A theme that emerged from our conversation was: “How do you get started with UDL?” It is a question I am asked during or after every workshop and in response to my podcast. It’s a universal question. To me, there are two contexts: one is when an individual is starting and the other is when a leader is hoping to help a group of teachers move into the framework.

When individuals begin exploring the UDL framework, it’s typically in their own time and follows their own passion. They are intrinsically motivated and have their own purpose for investigating. They can move through resources and build their own knowledge. They might not have an overt plan, but they can set their own goals and can determine their own strategies. What I’ve just described are individuals using their skills as expert learners. But what about educators who work in an organization that has chosen to investigate or adopt UDL? How are they supported?

Just as Zaza and I discussed during the podcast, educators need to be brought into UDL in a way that allows them to practice being expert learners. We need to bring educator in using the UDL guidelines.

Below, I’ve offered ideas that are aligned with each of the checkpoints. These ideas are to get your started. Build on them. And when you do, share them with others and me! Finally, know that there will be systematic variability. What patterns can you identify ahead of your workshops, PLCs, and discussions? For example, time is always identified as a barrier. How can you help minimize that barrier for the educators with whom you are working?


Recruiting interest

  • Allow educators to choose the avenue into UDL that makes sense to them (principle, guideline, checkpoint, goal-writing, choice, etc.).
  • Provide time for guided reflection so educators can identify any examples of relevance, value or authenticity in this work.
  • Provide space for educators to discuss their reservations and fears about UDL and address them as a group.

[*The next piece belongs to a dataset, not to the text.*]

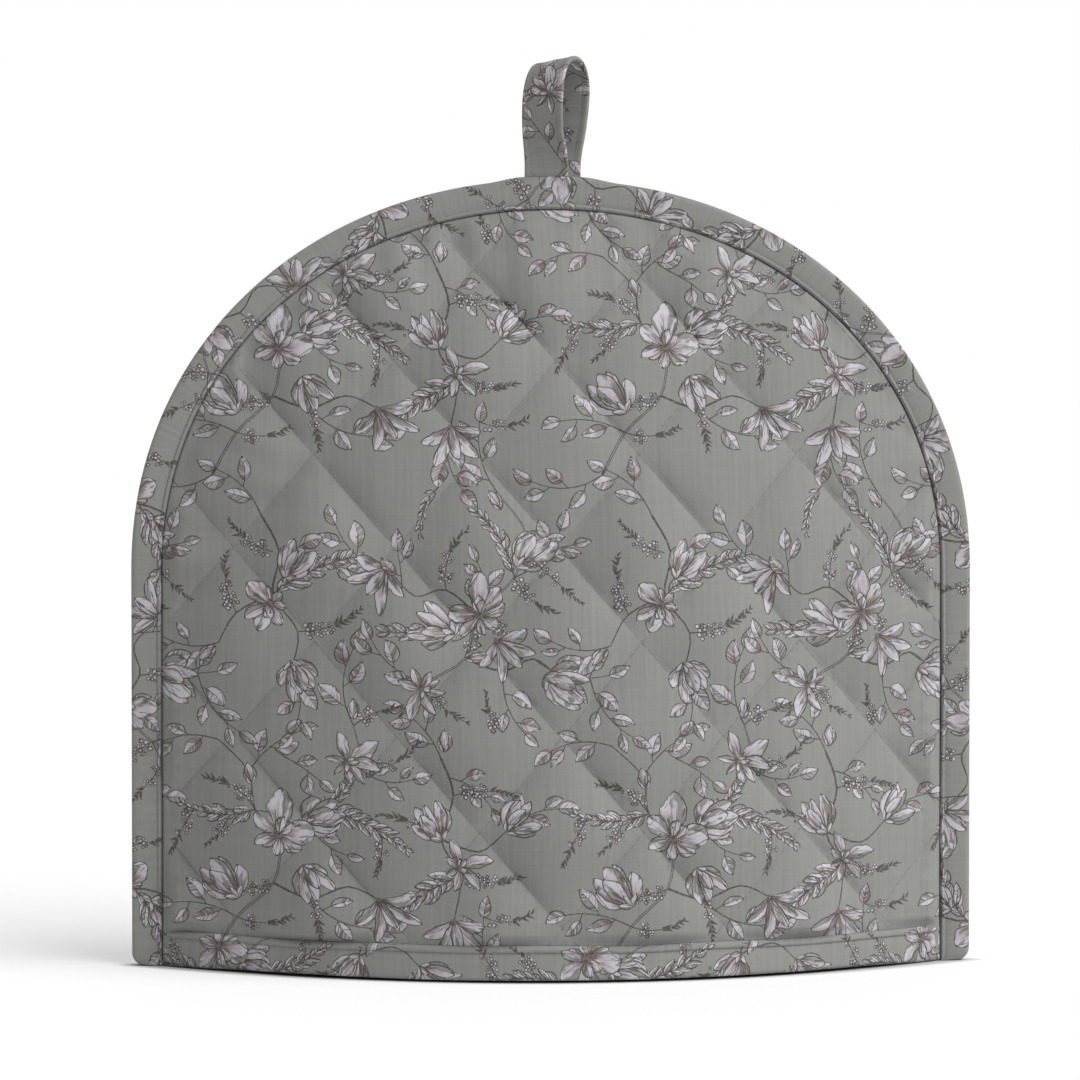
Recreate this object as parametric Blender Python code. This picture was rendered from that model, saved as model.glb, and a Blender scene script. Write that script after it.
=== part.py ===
"""A quilted tea cosy in printed cotton, standing on its hem.

Two quilted panels meet in a flat seam round the arch. One strip of cloth binds that seam,
another binds the open hem of each panel, and a narrow strap makes the hanging loop.

Metres, +Z up. The origin lies on the table under the middle of the cosy. The front panel
faces -Y, and the cosy is open a little at the hem, as a pointed oval.
"""
import math

import bmesh
import bpy
from mathutils import Vector
from mathutils.geometry import delaunay_2d_cdt

# Finished outline, seen from the front
WIDTH = 0.280               # across the straight sides
BODY_HEIGHT = 0.262         # table to the crest of the arch
SHOULDER = 0.131            # height where the straight sides turn into the arch
ARCH_POWER = 2.08           # 2 is an ellipse, a little more is fuller in the shoulders
CREST_PULL = 0.0011         # the hanging loop draws the arch's fold up this far
PULL_FLAT = 0.010           # to either side of the middle
PULL_REACH = 0.012          # and then down again over this length
CORNER = 0.004              # rounding of the two bottom corners
STAND_OUT = 0.054           # how far each panel's hem stands out from the seam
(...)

Sustaining Effort & Persistence

  • Articulate the goal for the session or the goal around implementation. Better yet, construct the goal collaboratively.
  • Provide specific and logical connections to resources rather than simply providing lists. Ensure the resources vary in level of information (e.g., beginner, practiced, and expert knowledge about UDL).
  • Encourage educators to partner with others, but provide protocols or guiding frameworks they can use to support their collaboration.
  • You have to be comfortable with the framework so you can provide specific and supportive feedback to your educators as they grow with the framework.

Self Regulation

  • Returning the (collaboratively created) goal, establish growth markers so educators can identify their own growth.
  • Provide ideas for coping skills as educators try new things in their environments. Not every day will go well and everyone will need some support.
  • Take time to co-create a rubric with your educators so they can self-assess their own movement within the framework.

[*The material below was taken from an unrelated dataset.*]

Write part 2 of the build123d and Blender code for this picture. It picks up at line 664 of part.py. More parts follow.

  • Provide specific support and professional development to your entire staff on tools that support the customizing the display of information, alternatives for auditory information, and alternatives for visual information. Ensure that this professional development provides ample time for practice and ownership.

Language & Symbols

  • Ensure educators are comfortable with the language of UDL (principles, guidelines, checkpoints, learner variability, flexibility, choice, etc.).
  • Ensure educators understand the organization of the UDL Guidelines.
  • Ensure educators have access to tools that support decoding UDL.
  • Design conversations and professional development that support educators to see connections between other initiatives and UDL.
  • Use multiple media to share UDL.


  • Guide educators to connect what they are doing to pieces and parts of UDL while helping them see the bigger picture of the framework.
  • Provide supports (reflection tools, protocols, etc.) that support educators to see patterns that support or patterns that create barriers for their learners.
  • As educators are learning about UDL, provide activities and opportunities for them to share their processing and how they visualize the implementation of UDL.
  • Clarify how UDL can be utilized across the curriculum.


Action & Expression
  • Provide specific support and professional development to your entire staff on tools that support response and navigation as well as assistive technologies that are used and others that are available. Ensure that this professional development provides ample time for practice and ownership.
  • Model your use of multiple media when providing information about UDL.
  • Provide access to different tools and resources so educators can practice using different tools during their implementation of UDL.
  • Encourage educators’ UDL fluency by inviting them to share their experiences with each other and using language associated with the framework.

Executive Functions

  • Work with your educators as they set their own goals around UDL implementation.
  • Provide planning tools and strategizing aids to educators as they plot out their use of the UDL framework.
  • Offer an organized space to hold resources, but encourage educators to personalize that organization to meet their individual needs.
  • Encourage educators to adopt their own tools and resources that help them monitor their own progress in UDL implementation.

As stated above, these are starter ideas, but they are ideas that are completely aligned with the UDL checkpoints. I invite you to think through them to see how they can work in your environment. And, let me know how it goes! It is my quest to help every learner experience what it means to be an expert learner, whether that learner is a child or an adult.